=== Exercise goal ===
Restate word for word the lines of the data below, from the first through the one that has "from math import radians, tan".

=== Records for this task ===

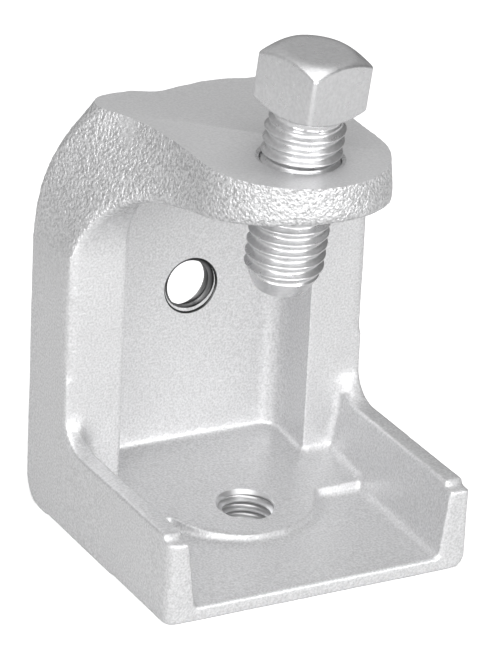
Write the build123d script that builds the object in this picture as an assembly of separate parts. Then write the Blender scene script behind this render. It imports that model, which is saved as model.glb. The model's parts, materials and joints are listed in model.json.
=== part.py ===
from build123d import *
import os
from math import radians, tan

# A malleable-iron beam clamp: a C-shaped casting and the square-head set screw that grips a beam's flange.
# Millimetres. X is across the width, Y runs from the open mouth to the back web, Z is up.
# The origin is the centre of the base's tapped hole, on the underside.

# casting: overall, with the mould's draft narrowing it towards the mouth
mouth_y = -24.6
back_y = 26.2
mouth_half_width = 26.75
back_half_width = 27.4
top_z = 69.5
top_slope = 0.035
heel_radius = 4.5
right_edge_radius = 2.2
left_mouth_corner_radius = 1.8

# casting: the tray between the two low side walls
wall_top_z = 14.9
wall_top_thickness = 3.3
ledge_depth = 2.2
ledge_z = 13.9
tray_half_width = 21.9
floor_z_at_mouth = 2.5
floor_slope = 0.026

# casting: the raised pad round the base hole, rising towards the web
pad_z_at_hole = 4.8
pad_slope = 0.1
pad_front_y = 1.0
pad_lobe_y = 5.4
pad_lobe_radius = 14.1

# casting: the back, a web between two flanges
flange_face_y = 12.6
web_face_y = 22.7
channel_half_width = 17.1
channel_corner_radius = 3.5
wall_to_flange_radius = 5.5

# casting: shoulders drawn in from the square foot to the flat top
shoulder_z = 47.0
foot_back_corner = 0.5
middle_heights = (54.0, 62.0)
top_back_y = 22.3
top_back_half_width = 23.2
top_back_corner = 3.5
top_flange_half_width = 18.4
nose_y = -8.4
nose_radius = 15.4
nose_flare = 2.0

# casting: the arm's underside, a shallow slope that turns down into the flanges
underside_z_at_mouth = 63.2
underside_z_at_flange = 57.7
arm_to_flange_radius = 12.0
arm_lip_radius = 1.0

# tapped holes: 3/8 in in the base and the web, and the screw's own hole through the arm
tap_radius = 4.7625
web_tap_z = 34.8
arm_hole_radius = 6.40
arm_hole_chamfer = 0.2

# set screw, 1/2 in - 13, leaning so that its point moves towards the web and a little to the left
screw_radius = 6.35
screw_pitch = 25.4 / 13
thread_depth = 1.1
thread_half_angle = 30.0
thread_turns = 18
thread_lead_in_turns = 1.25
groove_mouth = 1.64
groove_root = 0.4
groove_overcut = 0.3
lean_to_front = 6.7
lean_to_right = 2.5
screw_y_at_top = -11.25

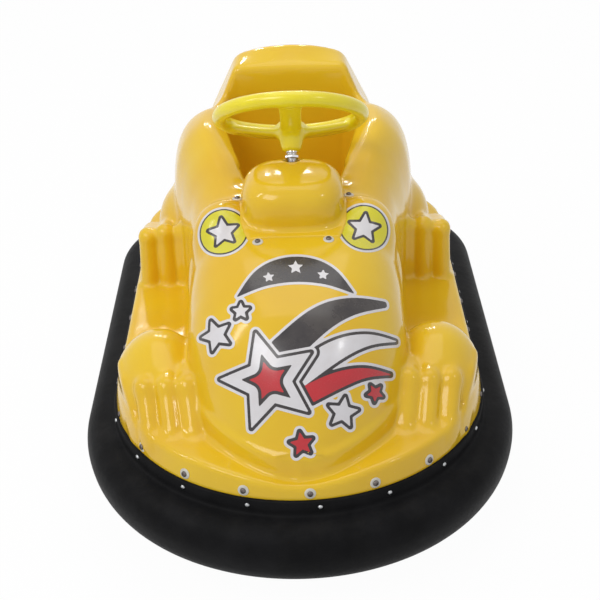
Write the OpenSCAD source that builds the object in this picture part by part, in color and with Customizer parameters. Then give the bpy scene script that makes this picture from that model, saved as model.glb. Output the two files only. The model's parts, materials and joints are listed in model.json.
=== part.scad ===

=== Response for this exercise ===
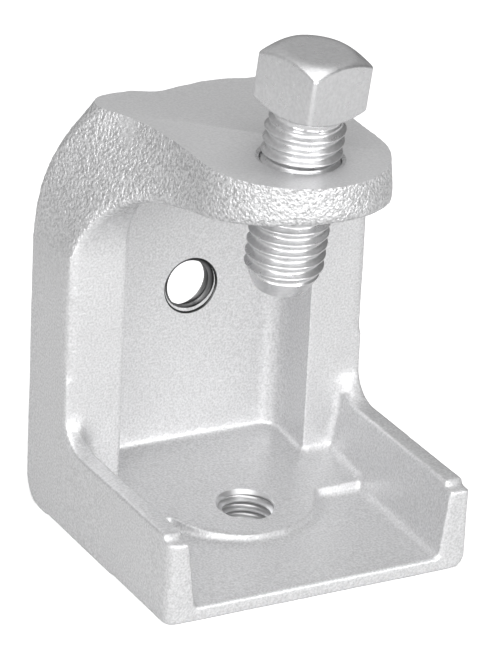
Write the build123d script that builds the object in this picture as an assembly of separate parts. Then write the Blender scene script behind this render. It imports that model, which is saved as model.glb. The model's parts, materials and joints are listed in model.json.
=== part.py ===
from build123d import *
import os
from math import radians, tan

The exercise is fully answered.